### What the task asks
Only the lines from the start up to and including the line containing "on its back." should be repeated, word for word.

### Information supplied
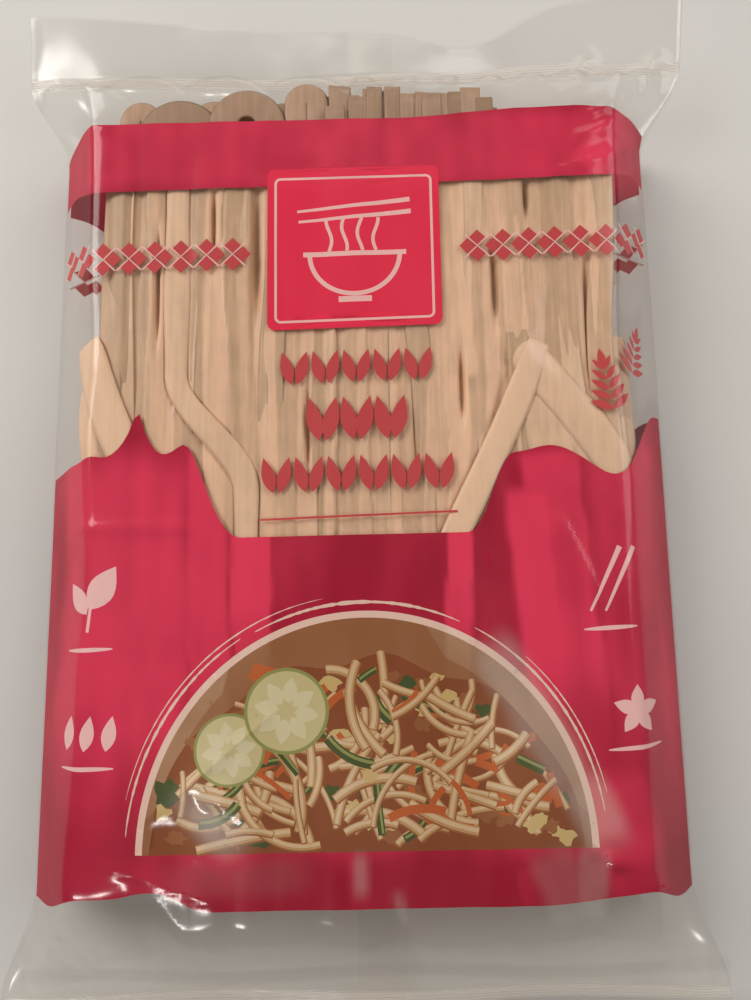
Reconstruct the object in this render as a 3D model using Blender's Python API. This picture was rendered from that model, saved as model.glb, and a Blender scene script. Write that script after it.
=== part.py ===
"""A sealed clear pack of folded rice noodles, lying on its back.

Metres, +Z up, +X to the right and +Y to the top of the pack as it is read.
The origin is under the middle of the pack, on the surface that it lies on.

The pack is a flat film tube drawn tight round a block of folded ribbons. The block
fills the middle, the tube folds to a crease along both sides, closes in a pressed seal
at each end and leaves a loose flap beyond each seal. The noodles show as low relief.
"""

import math

import bmesh
import bpy
import numpy as np

# Driving sizes of the film tube
FLAT_WIDTH = 0.1560
BODY_WIDTH_TOP = 0.1385
BODY_WIDTH_FOOT = 0.1420
SEAL_Y = 0.1045
FLAP = 0.0165
FILM = 0.0009
CREASE_HEIGHT = 0.0070

# Driving sizes of the block of noodles inside it
BLOCK_WIDTH = 0.1130
BLOCK_TOP = 0.0960
BLOCK_FOOT = -0.0840
BLOCK_HEIGHT = 0.0238
BACK_WIDTH = 0.1200
BACK_LENGTH = 0.1740

# Levels of the two end seals, and how the flaps beyond them lift or droop
TOP_SEAL_LEVEL = 0.0112
FOOT_SEAL_LEVEL = 0.0052
LEAST_LEVEL = 0.0006

# The folded ribbons that press up under the film
RUNS = 12
RUN_WIDTHS = (0.7, 1.3)
RUN_RISE = (0.0003, 0.0012)
RUN_SWAY = 0.0013
LOOP_PITCH = 0.0185
LOOP_DEPTH = 0.0050
STEP_DEPTH = 0.0022
RIBBON = 0.0048
FOOT_CORNER = (-0.034, 0.0075)
UNEVEN = 0.0006
RAGGED = 0.0011
SEED = 7

# Ribbons that lie across the others: start, end and rise over the block
STRAYS = (
    ((-0.056, 0.033), (-0.045, 0.015), 0.0010),
    ((-0.044, 0.022), (-0.029, 0.006), 0.0009),
    ((0.026, -0.004), (0.041, 0.052), 0.0012),
    ((0.030, 0.038), (0.052, 0.014), 0.0010),
    ((-0.022, 0.044), (-0.006, -0.020), 0.0008),
)
STRAY_HALF = 0.0030

# Folds drawn into the film from the block's corners: start, end, half-width and rise
FOLDS = (
    ((0.050, 0.088), (0.073, 0.106), 0.0026, 0.0026),
    ((0.040, 0.093), (0.056, 0.106), 0.0022, 0.0018),
    ((-0.052, 0.088), (-0.072, 0.104), 0.0026, 0.0022),
    ((0.021, 0.095), (0.028, 0.121), 0.0035, -0.0018),
    ((-0.060, -0.080), (-0.070, -0.101), 0.0026, 0.0022),
    ((-0.033, -0.084), (-0.026, -0.101), 0.0022, 0.0016),
    ((-0.066, -0.100), (-0.036, -0.092), 0.0022, 0.0015),
    ((0.056, -0.080), (0.072, -0.102), 0.0028, 0.0024),
    ((0.010, -0.088), (0.044, -0.096), 0.0045, 0.0020),
)

# Printed fields, in the plane of the pack
BAND_TOP = (0.0705, 0.0862)
FIELD_FOOT = -0.0815
FIELD_TOP_MIDDLE = -0.0070
FIELD_TOP_SIDES = 0.0105
FIELD_MIDDLE_HALF = 0.0270
PANEL = (-0.0190, 0.0190, 0.0377, 0.0745)

# Cells of the two sheets: the columns, and the rows between the places named here
COLUMNS_SIDE = 4
COLUMNS_BLOCK = 40
ROW_STOPS = (
    (-SEAL_Y - FLAP, 0),
    (-SEAL_Y - 0.0012, 3),
    (-SEAL_Y + 0.0012, 1),
    (BLOCK_FOOT + 0.0040, 8),
    (BAND_TOP[0], 25),
    (BAND_TOP[1], 4),
    (SEAL_Y - 0.0012, 9),
    (SEAL_Y + 0.0012, 1),
    (SEAL_Y + FLAP, 3),
)
FLAT_ANGLE = math.radians(0.2)


def ease(t):
    """A smooth step from 0 to 1."""
    t = np.clip(t, 0.0, 1.0)
    return t * t * (3.0 - 2.0 * t)


def taut(t, corner=0.25):
    """The fall of tight film from an edge: round at the edge at 0, then straight to 1."""
    t = np.clip(t, 0.0, 1.0)
    return (np.sqrt(t * t + corner * corner) - corner) / (math.sqrt(1.0 + corner * corner) - corner)


def ridge(x, y, start, end, half):
    """1 along the line from start to end, falling off to the sides and softly at the ends."""
    along = np.subtract(end, start)
    length = float(np.hypot(*along))
    along = along / length
    t = (x - start[0]) * along[0] + (y - start[1]) * along[1]
    off = (x - start[0]) * along[1] - (y - start[1]) * along[0]
    ends = ease(0.5 + t / (3.0 * half)) * ease(0.5 + (length - t) / (3.0 * half))
    return np.exp(-((off / half) ** 2)) * ends


def end_share(y):
    """0 along the body, rising to 1 at the seals."""
    top = ease((y - BLOCK_TOP + 0.011) / (SEAL_Y - BLOCK_TOP + 0.011))
    foot = ease((BLOCK_FOOT + 0.003 - y) / (SEAL_Y + BLOCK_FOOT + 0.003))
    return np.maximum(top, foot)


def half_width(y):
    """Half the width of the tube: drawn in by the block, flat at the seals."""
    t = (y - BLOCK_FOOT) / (BLOCK_TOP - BLOCK_FOOT)
    body = 0.5 * (BODY_WIDTH_FOOT + (BODY_WIDTH_TOP - BODY_WIDTH_FOOT) * np.clip(t, 0.0, 1.0))
    return body + (0.5 * FLAT_WIDTH - body) * end_share(y)


def seal_level(s, y):
    """Height of the seals and flaps: s runs from -1 to 1 across the pack."""
    dip = np.exp(-(((s - 0.36) / 0.15) ** 2))
    top = TOP_SEAL_LEVEL + 0.0020 * np.sin(1.5 * math.pi * s - 0.5) - 0.0042 * dip
    top = top + 0.0034 * s * np.abs(s)
    lift = -0.0010 + 0.0015 * s + 0.0052 * s * s - 0.0032 * dip
    top = top + lift * np.clip((y - SEAL_Y) / FLAP, 0.0, 1.0)
    foot = FOOT_SEAL_LEVEL + 0.0013 * np.sin(2.1 * math.pi * s + 1.0)
    droop = -0.0024 + 0.0016 * np.cos(3.0 * math.pi * s)
    foot = foot + droop * np.clip((-SEAL_Y - y) / FLAP, 0.0, 1.0)
    return np.maximum(np.where(y > 0.0, top, foot), LEAST_LEVEL)


def middle(s, y):
    """Height of the side crease and, at the ends, of the closed tube."""
    share = end_share(y)
    return CREASE_HEIGHT + (seal_level(s, y) - CREASE_HEIGHT) * share


def block_end_top(x):
    """Upper end of the block: rounded hairpin loops on the left, cut ribbon ends on the right."""
    t = (x + 0.5 * BLOCK_WIDTH) / LOOP_PITCH
    arch = 1.0 - np.sqrt(np.clip(1.0 - (2.0 * (t - np.floor(t)) - 1.0) ** 2, 0.0, 1.0))
    steps = 0.5 - 0.5 * np.sign(np.sin(x / RIBBON * math.pi))
    return BLOCK_TOP - np.where(x < 0.0, LOOP_DEPTH * arch, STEP_DEPTH * steps)


def block_end_foot(x):
    """Lower end of the block: shallow folds, set back at the left corner."""
    folds = 0.0015 * (1.0 - np.abs(np.cos(x / LOOP_PITCH * math.pi)))
    corner_x, set_back = FOOT_CORNER
    return BLOCK_FOOT + folds + set_back * ease((corner_x - x) / 0.010)


def block_edge(x, y):
    """Half the block's width at this place: its two long sides are ragged in different ways."""
    left = np.sin(y / 0.0130 + 0.6) + 0.7 * np.sin(y / 0.0071)
    right = np.sin(y / 0.0160 + 2.1) + 0.6 * np.sin(y / 0.0083 + 1.0)
    waist = 0.0014 * ease(1.0 - np.abs(y) / 0.080)
    return 0.5 * BLOCK_WIDTH - waist + RAGGED * np.where(x < 0.0, left, right) * 0.6


def run_relief(x, y):
    """The runs of ribbon that press up side by side under the film."""
    rng = np.random.default_rng(SEED)
    widths = rng.uniform(*RUN_WIDTHS, RUNS)
    widths = widths / widths.sum() * BLOCK_WIDTH
    centres = np.cumsum(widths) - 0.5 * widths - 0.5 * BLOCK_WIDTH
    rise = np.zeros_like(x)
    for centre, width in zip(centres, widths):
        height = rng.uniform(*RUN_RISE)
        sway = RUN_SWAY * np.sin(y / 0.047 + rng.uniform(0.0, 2.0 * math.pi))
        off = (x - centre - sway) / (0.52 * width)
        rise = np.maximum(rise, height * np.clip(1.0 - off * off, 0.0, 1.0))
    return rise


def unevenness(x, y):
    """The block's slow rise and fall."""
    return UNEVEN * (np.sin(x / 0.023 + 0.8) * np.cos(y / 0.036 + 0.5) + 0.6 * np.sin(y / 0.027 + x / 0.050))


def front_height(s, y):
    """Height of the front film."""
    x = s * half_width(y)
    edge = block_edge(x, y)
    across = 1.0 - taut((np.abs(x) - edge) / (half_width(y) - edge))
    end_top = block_end_top(x)
    along_top = 1.0 - taut((y - end_top) / (SEAL_Y - 0.0012 - end_top))
    end_foot = block_end_foot(x)
    along_foot = 1.0 - taut((end_foot - y) / (SEAL_Y - 0.0012 + end_foot))
    cover = across * along_top * along_foot
    level = BLOCK_HEIGHT + run_relief(x, y) + unevenness(x, y)
    for start, end, rise in STRAYS:
        level = level + rise * ridge(x, y, start, end, STRAY_HALF)
    height = middle(s, y) + (level - middle(s, y)) * cover
    for start, end, half, rise in FOLDS:
        height = height + rise * ridge(x, y, start, end, half) * (1.0 - cover)
    return np.maximum(height, middle(s, y)) + 0.5 * FILM


def back_height(s, y):
    """Height of the back film: flat where it lies on the table."""
    x = s * half_width(y)
    edge = 0.5 * BACK_WIDTH
    across = 1.0 - taut((np.abs(x) - edge) / (half_width(y) - edge))
    end = 0.5 * BACK_LENGTH
    along = 1.0 - taut((np.abs(y) - end) / (SEAL_Y - 0.0012 - end))
    cover = across * along
    height = (middle(s, y) - 0.5 * FILM) * (1.0 - cover)
    return np.maximum(height, 0.0)


def row_places():
    """The rows of the sheets, close together where the film turns."""
    places = [ROW_STOPS[0][0]]
    for (before, _), (after, count) in zip(ROW_STOPS, ROW_STOPS[1:]):
        places.extend(np.linspace(before, after, count + 1)[1:])
    return np.array(places)


def column_share(column, y):
    """Place across the pack from -1 to 1: a few columns on each side slope, the rest over the block."""
    edge = (0.5 * BLOCK_WIDTH + 0.0005) / half_width(y)
    left = -1.0 + (1.0 - edge) * column / COLUMNS_SIDE
    block = -edge + 2.0 * edge * (column - COLUMNS_SIDE) / COLUMNS_BLOCK
    right = edge + (1.0 - edge) * (column - COLUMNS_SIDE - COLUMNS_BLOCK) / COLUMNS_SIDE
    return np.where(block < -edge, left, np.where(block > edge, right, block))


def film_sheet(bm, height_of):
    """A grid of film between the two side creases, shaped by a height; returns its vertices."""
    rows = row_places()
    columns = COLUMNS_BLOCK + 2 * COLUMNS_SIDE
    made = bmesh.ops.create_grid(bm, x_segments=columns, y_segments=len(rows) - 1, size=1.0)
    flat = np.array([vert.co[:2] for vert in made["verts"]])
    column, row = np.rint((flat.T + 1.0) * 0.5 * [[columns], [len(rows) - 1]]).astype(int)
    y = rows[row]
    s = column_share(column, y)
    for vert, place in zip(made["verts"], zip(s * half_width(y), y, height_of(s, y))):
        vert.co = [float(value) for value in place]
    return made["verts"]


def in_print(x, y):
    """Whether a place on the front is under the pink print."""
    if BAND_TOP[0] < y < BAND_TOP[1]:
        return True
    if PANEL[0] < x < PANEL[1] and PANEL[2] < y < PANEL[3]:
        return True
    upper = FIELD_TOP_MIDDLE if abs(x) < FIELD_MIDDLE_HALF else FIELD_TOP_SIDES
    return FIELD_FOOT < y < upper


def material(name, colour, roughness):
    made = bpy.data.materials.new(name)
    made.use_nodes = True
    shader = made.node_tree.nodes["Principled BSDF"]
    shader.inputs["Base Color"].default_value = (*colour, 1.0)
    shader.inputs["Roughness"].default_value = roughness
    shader.inputs["Metallic"].default_value = 0.0
    return made


def make_pack():
    """The closed pack: front and back sheets, joined round their rim."""
    bm = bmesh.new()
    front = film_sheet(bm, front_height)
    front_faces = {face for vert in front for face in vert.link_faces}
    back = film_sheet(bm, back_height)
    back_faces = list({face for vert in back for face in vert.link_faces})
    bmesh.ops.reverse_faces(bm, faces=back_faces)
    rim = [edge for edge in bm.edges if edge.is_boundary]
    bmesh.ops.bridge_loops(bm, edges=rim)
    for face in front_faces:
        middle_point = face.calc_center_median()
        face.material_index = 1 if in_print(middle_point.x, middle_point.y) else 0
    flat = [face for face in back_faces if face.calc_center_median().z < 1e-6]
    flat_edges = list({edge for face in flat for edge in face.edges})
    flat_verts = list({vert for face in flat for vert in face.verts})
    bmesh.ops.dissolve_limit(bm, angle_limit=FLAT_ANGLE, verts=flat_verts, edges=flat_edges)
    bmesh.ops.triangulate(bm, faces=bm.faces[:])
    bmesh.ops.recalc_face_normals(bm, faces=bm.faces[:])
    mesh = bpy.data.meshes.new("noodle_pack")
    bm.to_mesh(mesh)
    bm.free()
    mesh.shade_smooth()
    mesh.set_sharp_from_angle(angle=math.radians(50))
    mesh.materials.append(material("clear_film", (0.62, 0.50, 0.36), 0.25))
    mesh.materials.append(material("pink_print", (0.62, 0.03, 0.10), 0.25))
    return bpy.data.objects.new("noodle_pack", mesh)


for old in list(bpy.data.objects):
    bpy.data.objects.remove(old, do_unlink=True)
collection = bpy.data.collections.new("sealed_noodle_pack")
bpy.context.scene.collection.children.link(collection)
collection.objects.link(make_pack())
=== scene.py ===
# %% [markdown]
# # A sealed pack of folded rice noodles
# The real thing is a tube of clear film drawn tight round a brick of dried flat noodles, and
# printed on its inner side. It could be one painted box, but light has to pass through the
# film, so this lesson makes it as it is made: noodles, then ink, then a thin glossy skin.
# The solid part is loaded as a fixed frame, and every piece is placed in its metres.

import math

import bpy
import numpy as np
from mathutils import Euler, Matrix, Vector, geometry


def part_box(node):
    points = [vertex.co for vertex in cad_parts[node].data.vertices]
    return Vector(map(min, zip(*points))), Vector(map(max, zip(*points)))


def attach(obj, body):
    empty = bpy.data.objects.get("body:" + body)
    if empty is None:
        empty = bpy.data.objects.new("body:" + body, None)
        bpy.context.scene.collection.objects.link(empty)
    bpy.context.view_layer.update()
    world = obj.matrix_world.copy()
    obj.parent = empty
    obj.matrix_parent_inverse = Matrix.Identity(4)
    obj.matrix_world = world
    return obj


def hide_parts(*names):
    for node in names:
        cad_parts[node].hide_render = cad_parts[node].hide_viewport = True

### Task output
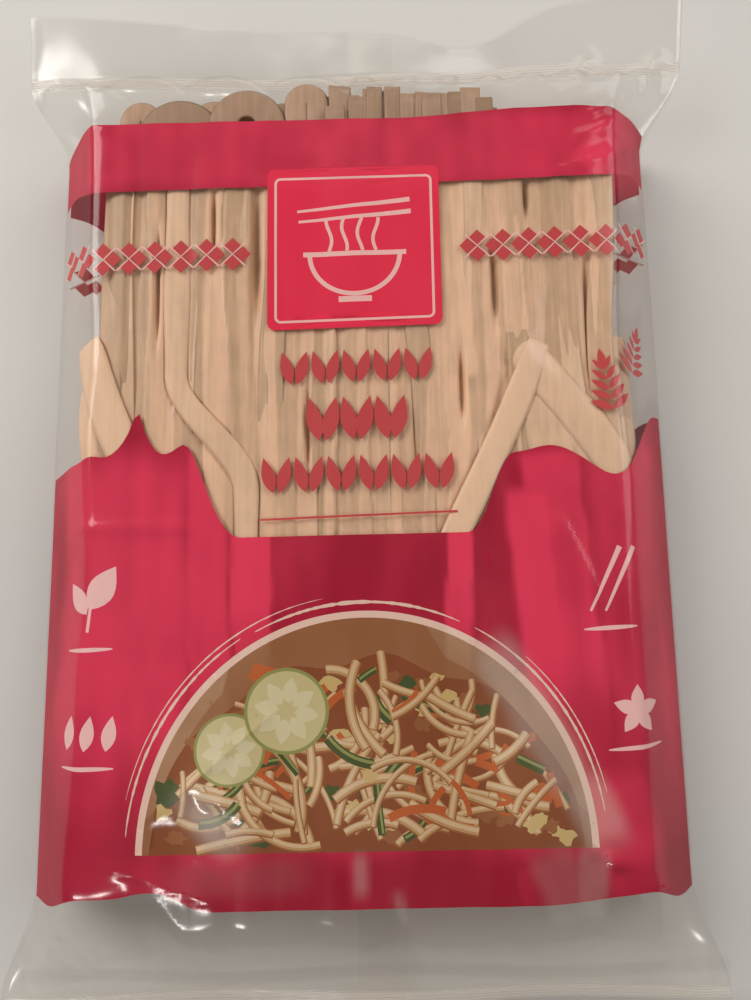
Reconstruct the object in this render as a 3D model using Blender's Python API. This picture was rendered from that model, saved as model.glb, and a Blender scene script. Write that script after it.
=== part.py ===
"""A sealed clear pack of folded rice noodles, lying on its back.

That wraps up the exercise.